HMAS Benalla (J323/M323), named for the city of Benalla, Victoria, was one of 60 Bathurst class corvettes constructed during World War II, and one of 36 initially manned and commissioned solely by the Royal Australian Navy (RAN).[3]


Benalla was laid down at HMA Naval Dockyard in Williamstown, Victoria on 24 March 1942.[3] She was launched on 19 December 1942 by the wife of Arthur Drakeford, serving Minister for the Air, and commissioned on 28 April 1943.[3]

Despite being part of a class of minesweepers, Benalla was fitted out as an armed survey ship.[3] Minesweeping gear was not installed, and an extension to X deck housed a large chart room.[3] Her role resulted in an increase from the Bathurst class' standard crew complement of 85 to 107.[3]

Operational history

Benalla entered service on 2 June 1943, towing an ammunition lighter from Sydney to Brisbane.[3] She worked her way up the eastern Australia coast to New Guinea, escorting a small convoy between Townsville and Milne Bay, where she would be based as a survey vessel for the rest of 1933.[3] Arriving in New Guinea waters in late June, the corvette was immediately assigned to support the landing of United States troops on Kiriwina Island and Woodlark Island on 30 June; these landings were unopposed as there were no Japanese soldiers on the islands.[3] From July to September, Benalla and sister ship Shepparton led a Survey Group of vessels to perform hydrological surveys of the waters around Lae, Salamaua, and Finschhafen, in preparation of Australian troop landings at these locations.[3] Benalla remained at Milne Bay until early December, when she proceeded to Sydney for refit.[3]
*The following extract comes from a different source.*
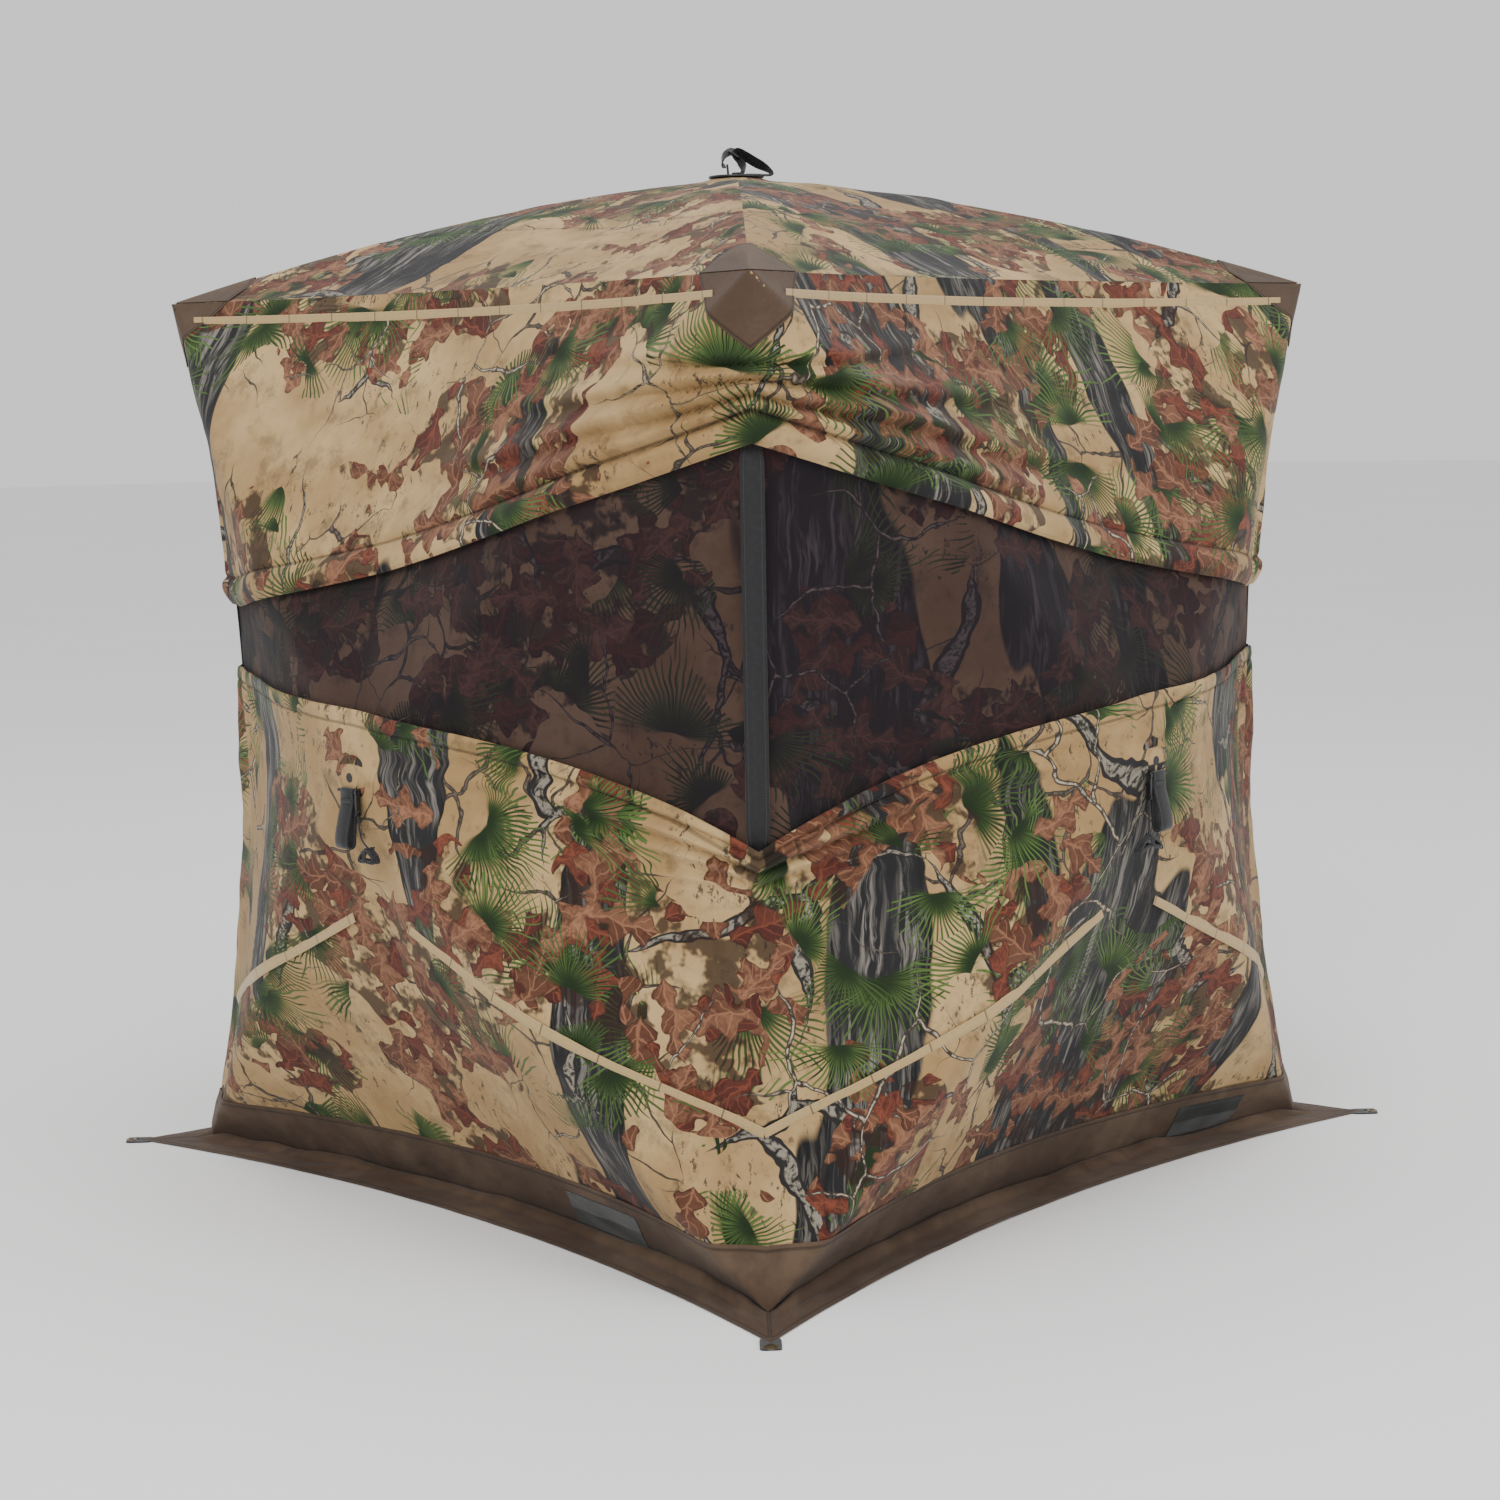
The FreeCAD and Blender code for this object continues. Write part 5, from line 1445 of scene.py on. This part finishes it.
class HubsOperator(bpy.types.Operator):
    """Makes the pull straps and the roof handle, and finishes the hubs, caps, clips and zip slider"""

    bl_idname = "blind.hubs"
    bl_label = "Hubs and straps"

    def execute(self, context):
        sizes = context.scene.blind_sizes
        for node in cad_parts:
            if node.startswith("hub_cap"):
                finish_node(node, "cap")
            elif node.startswith("hub_"):
                finish_node(node, "hub")
            elif node.startswith("line_clip"):
                finish_node(node, "clip")
        finish_node("zip_slider", "slider")
        for k in range(4):
            self.cover(k)
            self.pull_strap(sizes, k)
        self.handle(sizes)
        return {"FINISHED"}

    def cover(self, k):
        """The wall's cap is covered with its cloth: every face of the disc, but not the bar or its posts."""
        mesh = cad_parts["hub_cap_" + WALLS[k]].data
        mesh.materials.append(FINISHES["cover"])
        middle = np.zeros(3 * len(mesh.polygons), np.float32)
        mesh.polygons.foreach_get("center", middle)
        off = middle.reshape(-1, 3) - at_hub(k, 0, 0, 0)
        along, normal = wall_ways(k)
        on_disc = (np.hypot(off @ along, off[:, 2]) > 0.010) & (np.abs(off @ normal) < 0.0052)
        mesh.polygons.foreach_set("material_index", on_disc.astype(np.int32))
        mesh.update()

    def pull_strap(self, sizes, k):
        """A loop of webbing round the bar and a wider bottom turn, with a keeper round it where it is sewn under the
        bar. Each point of the line is its height from the hub's middle and its distance out from the bar's level."""
        bar, low = -0.022, -0.106
        line = [(bar + 0.0045, 0.0), (bar + 0.002, 0.0040), (bar - 0.008, 0.0042), (bar - 0.022, 0.0048),
                (bar - 0.045, 0.0115), (low + 0.010, 0.0185), (low - 0.006, 0.0185), (low - 0.0120, 0.0110),
                (low - 0.007, 0.0030), (low + 0.010, 0.0010), (bar - 0.045, -0.0015), (bar - 0.022, -0.0035),
                (bar - 0.008, -0.0042), (bar + 0.002, -0.0040)]
        line = curve_through(line, 120, closed=True)
        path = at_hub(k, 0 * line[:, 0], line[:, 0], STRAP_LEVEL + line[:, 1])
        loop = carried(path, wall_ways(k)[0], webbing_profile(sizes.pull_strap, sizes.webbing), closed=True)
        side, out = squared_ring(28, sizes.pull_strap / 2 + 0.0004, 0.0062, 0.25, 0.5)
        ring = at_hub(k, side, np.full(28, bar - 0.016), STRAP_LEVEL + out)
        keeper = carried(ring, (0, 0, 1.0), webbing_profile(0.008, 0.0014), closed=True)
        obj = make_piece("pull_strap_loop_" + WALLS[k], [(*loop, 0), (*keeper, 0)], ["webbing"], closed=True)
        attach(obj, "pull_strap_" + WALLS[k])
        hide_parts("pull_strap_" + WALLS[k])

    def handle(self, sizes):
        """A webbing loop on the roof hub: up from the bolt, through a buckle, along to a low tip and back under
        itself, with a tail and a pin beside it. The line lies in the diagonal plane, each point given along the
        diagonal and up, and the webbing leans out of that plane more where it stands high."""
        line = [(0.010, 0.0062), (0.013, 0.014), (0.010, 0.029), (0.001, 0.042), (0.004, 0.047), (0.018, 0.040),
                (0.036, 0.029), (0.054, 0.019), (0.065, 0.011), (0.0665, 0.0062), (0.058, 0.0048), (0.042, 0.0056),
                (0.026, 0.0062)]
        line = curve_through(line, 140, closed=True)
        diagonal = np.array([1.0, 1.0, 0.0]) / math.sqrt(2)
        across = np.array([-1.0, 1.0, 0.0]) / math.sqrt(2)
        upward = np.array([0, 0, 1.0])
        peak = np.array([0, 0, APEX])
        path = peak + line[:, :1] * diagonal + line[:, 1:] * upward
        ahead = np.roll(line, -1, 0) - np.roll(line, 1, 0)
        ahead /= np.linalg.norm(ahead, axis=1, keepdims=True)
        outward = ahead[:, 1:] * diagonal - ahead[:, :1] * upward
        lean = (0.25 + 0.60 * smooth((line[:, 1:] - 0.008) / 0.020)) * math.pi / 4
        width = np.cos(lean) * across + np.sin(lean) * outward
        band = webbing_profile(0.026, sizes.webbing)
        patches = [(*carried(path, width, band, closed=True), 0)]
        tail = [(0.002, 0.046), (-0.010, 0.049), (-0.021, 0.042), (-0.025, 0.030), (-0.022, 0.019)]
        tail = curve_through(tail, 40)
        path = peak + tail[:, :1] * diagonal + tail[:, 1:] * upward
        patches.append((*carried(path, 0.75 * across + 0.66 * upward, webbing_profile(0.023, 0.0024)), 0))
        pin = np.array([[-0.0165, 0.026], [-0.0155, 0.014], [-0.0150, 0.0045]])
        pin = peak + pin[:, :1] * diagonal + pin[:, 1:] * upward
        patches.append((*carried(pin, across, round_profile(0.0022, 10)), 1))
        slant = -0.80 * diagonal + 0.60 * upward
        centre = peak - 0.004 * diagonal + 0.043 * upward
        side, up = squared_ring(40, 0.0165, 0.0115, 0.4, 0.4)
        rim = centre + side[:, None] * across + up[:, None] * slant
        patches.append((*carried(rim, np.cross(across, slant), round_profile(0.0026, 10), closed=True), 1))
        bar = centre + np.linspace(-1, 1, 6)[:, None] * across * 0.016
        patches.append((*carried(bar, slant, round_profile(0.0021, 10)), 1))
        obj = make_piece("roof_handle_loop", patches, ["webbing", "clip"], closed=True)
        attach(obj, "hub_roof")
        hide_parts("roof_handle")


class BlindPanel(bpy.types.Panel):
    """Lists the blind's sizes, colours and pieces"""

    bl_idname = "VIEW3D_PT_ground_blind"
    bl_label = "Ground Blind"
    bl_space_type = "VIEW_3D"
    bl_region_type = "UI"
    bl_category = "Ground Blind"

    def draw(self, context):
        for operator in OPERATORS:
            self.layout.operator(operator.bl_idname)
        for group in (context.scene.blind_sizes, context.scene.blind_colours):
            for name in group.__annotations__:
                self.layout.prop(group, name)


OPERATORS = (StageOperator, LinesOperator, WallsOperator, RoofOperator, SkirtOperator, TrimOperator, RodsOperator,
             HubsOperator)
CLASSES = (BlindSizes, BlindColours, *OPERATORS, BlindPanel)


def register():
    for cls in CLASSES:
        bpy.utils.register_class(cls)
    bpy.types.Scene.blind_sizes = PointerProperty(type=BlindSizes)
    bpy.types.Scene.blind_colours = PointerProperty(type=BlindColours)


def unregister():
    del bpy.types.Scene.blind_colours
    del bpy.types.Scene.blind_sizes
    for cls in reversed(CLASSES):
        bpy.utils.unregister_class(cls)


def main():
    register()
    make_finishes(bpy.context.scene.blind_colours)
    for step in ("stage", "lines", "walls", "roof", "skirt", "trim", "rods", "hubs"):
        getattr(bpy.ops.blind, step)()


if __name__ == "__main__":
    main()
Benalla (right) with HMAS Castlemaine (rear) and HMAS Sleuth (left) off Darwin in 1944.

Returning to survey work New Guinea in February 1944, the corvette was involved in the surveying of Seeadler Harbor and the waters around the Admiralty Islands following their capture by the United States as part of Operation Brewer in March and April.[3] In August, she sailed for Brisbane to undergo a two month refit.[3] On 11 October, Benalla sailed for the Philippines via Hollandia, joining the escort of 20 Liberty ships on the second leg.[3] In November, the corvette assisted frigate HMAS Gascoyne in surveying San Pedro Bay, before resuming work in the New Guinea area.[3] On 6 January 1945, Benalla was sent to Darwin and assigned to a Survey Group operating off the north-western coast of Australia.[3] She spent four months with the group, then was assigned to Fremantle from 3 May to 20 July.[3] Returning to Darwin, Benalla was assigned to a joint Australian-Dutch group heading for Koepang, and was present when the Japanese surrender of Timor was carried out aboard HMAS Moresby on 11 September 1945.[3]

The corvertte was later awarded the battle honour "New Guinea 1943-44" in recognition of her wartime service.[2]

Benalla resumed survey work off the north-west coast of Australia on her return from Timor, a role she would maintain until 2 November 1945, when she was ordered to Fremantle for decommissioning.[3] The corvette was decommissioned into reserve on 28 January 1946.[3] She was transferred from Fremantle to Melbourne, Geelong, then Sydney over the course of 1955 and 1956, and was sold to Mitsubishi Shoji Kaisha Ltd of Tokyo on 20 February 1958, who towed the vessel to Japan in April for scrapping.[3]